Group by a set of expressions using one or more aggregate functions. Common built-in aggregate functions include count, avg, min, max, and sum.

ROLLUP
Create a grouping set at each hierarchical level of the specified expressions. For instance, GROUP BY a, b, c WITH ROLLUP is equivalent to GROUP BY a, b, c GROUPING SETS ((a, b, c), (a, b), (a), ()). The total number of grouping sets will be N + 1, where N is the number of group expressions.

CUBE
Create a grouping set for each possible combination of a set of the specified expressions. For instance, GROUP BY a, b, c WITH CUBE is equivalent to GROUP BY a, b, c GROUPING SETS ((a, b, c), (a, b), (b, c), (a, c), (a), (b), (c), ()). The total number of grouping sets will be 2^N, where N is the number of group expressions.

GROUPING SETS
Perform a group by for each subset of the group expressions specified in the grouping sets. For instance, GROUP BY x, y GROUPING SETS (x, y) is equivalent to the result of GROUP BY x unioned with that of GROUP BY y.

Example:

    SELECT height, COUNT(*) AS num_rows FROM boxes GROUP BY height
    SELECT width, AVG(length) AS average_length FROM boxes GROUP BY width
    SELECT width, length, height FROM boxes GROUP BY width, length, height WITH ROLLUP
    SELECT width, length, avg(height) FROM boxes GROUP BY width, length GROUPING SETS (width, length)

Window Functions

window_expression:
    : expression OVER window_spec

named_window:
    : window_identifier AS window_spec

window_spec:
    | window_identifier
    : ((PARTITION|DISTRIBUTE) BY expressions
          [(ORDER|SORT) BY sort_expressions] [window_frame])

window_frame:
    | (RANGE|ROWS) frame_bound
    : (RANGE|ROWS) BETWEEN frame_bound AND frame_bound

frame_bound:
    | CURRENT ROW
    | UNBOUNDED (PRECEDING|FOLLOWING)
    : expression (PRECEDING|FOLLOWING)

Compute a result over a range of input rows.
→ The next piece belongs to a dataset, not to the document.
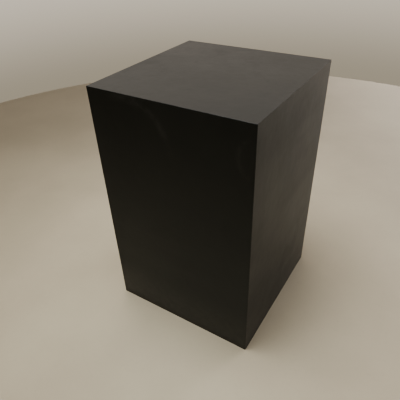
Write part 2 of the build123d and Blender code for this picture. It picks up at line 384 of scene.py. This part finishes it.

A windowed expression is specified using the OVER keyword, which is followed by either an identifier to the window (defined using the WINDOW keyword) or the specification of a window.

PARTITION BY
Specify which rows will be in the same partition, aliased by DISTRIBUTE BY.

ORDER BY
Specify how rows within a window partition are ordered, aliased by SORT BY.

RANGE bound
Express the size of the window in terms of a value range for the expression.

ROWS bound
Express the size of the window in terms of the number of rows before and/or after the current row.

CURRENT ROW
Use the current row as a bound.

UNBOUNDED
Use negative infinity as the lower bound or infinity as the upper bound.

PRECEDING
If used with a RANGE bound, this defines the lower bound of the value range. If used with a ROWS bound, this determines the number of rows before the current row to keep in the window.

FOLLOWING
If used with a RANGE bound, this defines the upper bound of the value range. If used with a ROWS bound, this determines the number of rows after the current row to keep in the window.